In May 2013, we expressed concerns that the de minimis threshold could be so high that more than a truly de minimis portion of energy swaps activity would be exempt from oversight. Establishing a de minimis threshold should exempt only a negligible portion of a market from new regulations.
According to the Bank for International Settlements, commodity swaps, which include energy products, account for about a quarter of one percent of the global swaps market. Considering that energy swaps are an even smaller percentage of the global market, we want to ensure that the de minimis threshold is accurately and adequately set to provide for proper oversight. For example, what may be considered de minimis in the $505.454 trillion interest rate swap market could be substantial in the $1.868 trillion commodity swap market, or the energy portion of the market. The CFTC should ensure that the de minimis threshold is appropriate for all categories and types of swaps activities, so that significant portions of industries that make up a smaller percentage of the overall market are not functionally exempt from oversight.

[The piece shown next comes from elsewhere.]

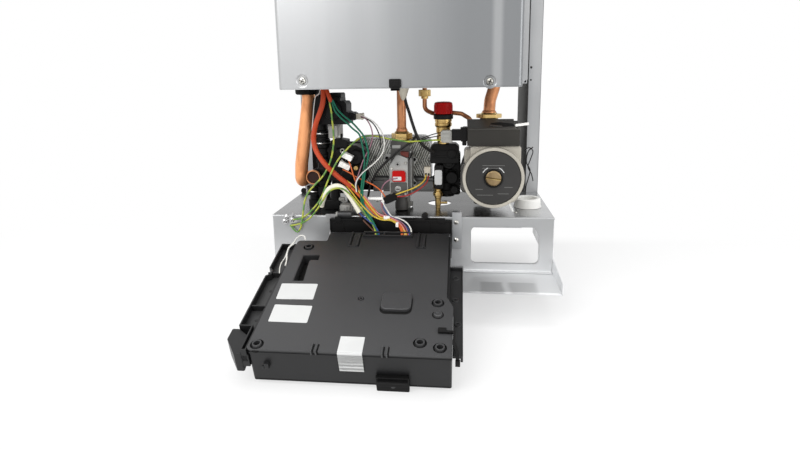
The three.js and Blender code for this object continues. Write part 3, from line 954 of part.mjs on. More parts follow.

The de minimis level is currently set at $8 billion, and it will automatically be reduced to $3 billion at the end of 2017. This is a significant increase from the initial proposed threshold of $100 million. It is striking that in response to specific comments from industry, the de minimis threshold was increased 3,000 percent from the initial proposal and increased 8,000 percent for the phase-in period. We believe it is important that the $8 billion threshold automatically be reduced to $3 billion as planned and that the CFTC examine whether it should be lowered further in light of the economic impact that manipulation can have in markets, including energy and commodities markets.
The CFTC should clearly demonstrate that the current de minimis threshold is truly de minimis and low enough to ensure that all portions of the market receive adequate oversight. We previously requested that the CFTC closely analyze registration by energy swap dealers and propose solutions for oversight of the market and dealers as soon as possible. Over two years have passed since we sent that letter, with no response. Therefore, we would like to reiterate and update a number of our requests from two years ago:
- First, please share any available data on the portion of energy swaps trading that is currently being executed by provisionally registered swap dealers and the percentage of energy swaps trading conducted by provisionally registered swap dealers if the de minimis exemption were to be lowered to $3 billion and if it were to be lowered to $100 million.
- Second, please provide an assessment of how many energy swap dealers have registered with the CFTC, how many are claiming an exemption from CFTC registration due to the de minimis threshold level, and how this information would change if the de minimis threshold were to be lowered to $3 billion and if it were to be lowered to $100 million. We are also interested in any further information regarding how the de minimis threshold affects the CFTC’s ability to prevent manipulation, fraud, and excessive speculation in energy swaps markets.
- Finally, we are interested in additional details regarding the accuracy of the Quarterly Report on Bank Trading and Derivatives Activities issued by the Office of the Comptroller of the Currency as the measurement of the domestic market for swaps, which is the basis for calculating the de minimis threshold in the final rule.
Recent news reports indicate that the CFTC will miss its deadline for releasing its own study on the de minimis threshold. Five years will have passed once the automatic reduction to $3 billion occurs, and any further change to the threshold would require additional rulemaking. Therefore, we urge you to include consideration of the concerns and questions we have raised as you move forward with analysis of the threshold.
We have appreciated the CFTC’s efforts to finalize rules required by the Dodd-Frank Act in a timely manner. We strongly believe that thorough examination of the swap dealer de minimis threshold and the ability of the CFTC to provide adequate oversight of U.S. energy markets is essential to protecting the market and consumers against manipulation, excessive speculation, and systemic risk.
Thank you for your consideration of our request for additional information. We look forward to your timely response.